India still 'hopeful' about nuclear plant despite Russian calls for relocation - paper

Sergei Kiriyenko, the head of the Russian Federal Atomic Energy Agency (Rosatom)  © RIA Novosti. Alexey Druzhinin

Sergei Kiriyenko, the head of the Russian Federal Atomic Energy Agency (Rosatom) © RIA Novosti. Alexey Druzhinin

India hopes Russia will go ahead with the construction of a nuclear power plant at Haripur in eastern India, despite Russia's concerns over ongoing local protests, the Times of India newspaper reported on Tuesday.
"The Russians are concerned about the situation but we have told them that we are still hopeful about it," a senior government official said.
Russia is worried that protests over the construction of the plant are becoming too political.
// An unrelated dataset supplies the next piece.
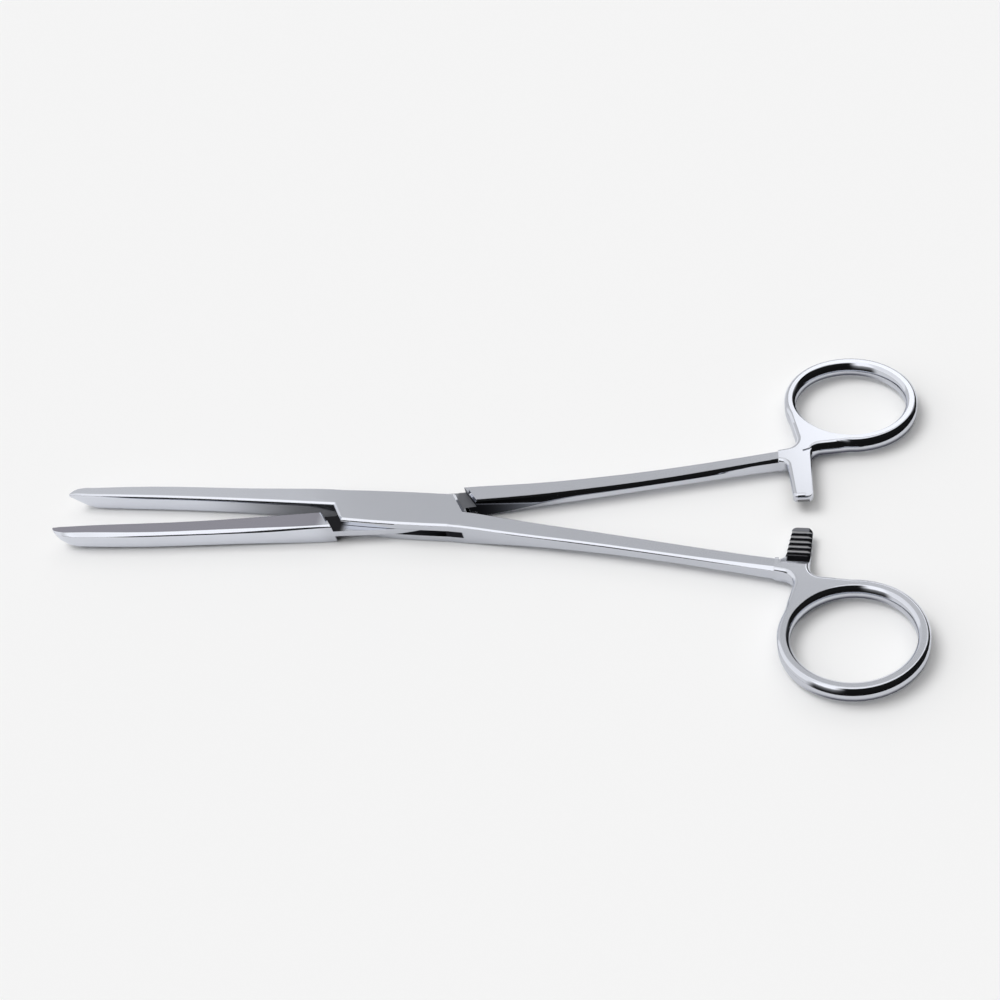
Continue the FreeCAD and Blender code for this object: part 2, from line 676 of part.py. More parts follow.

A local opposition party has recently joined fishermen in protests against a possible rise in the temperature of seawater in the Bay of Bengal.
The concerns have forced the Russian Federal Atomic Energy Agency, Rosatom, to ask the Department of Atomic Energy of India (DAE) to consider another site for the plant.
The construction of the plant was given environmental clearance in January.
Rosatom head Sergei Kiriyenko said previously that a total of 12 reactors were to be built at Haripur and a second site, Kudankulam, in eastern India. A third site would be allotted soon, Kiriyenko said, bringing the total number of reactors to 16.
Atomstroyexport, Russia's nuclear power equipment and service export monopoly, has been building two reactors for the plant since 2002 in line with a 1988 deal between India and the Soviet Union and an addendum signed 10 years later.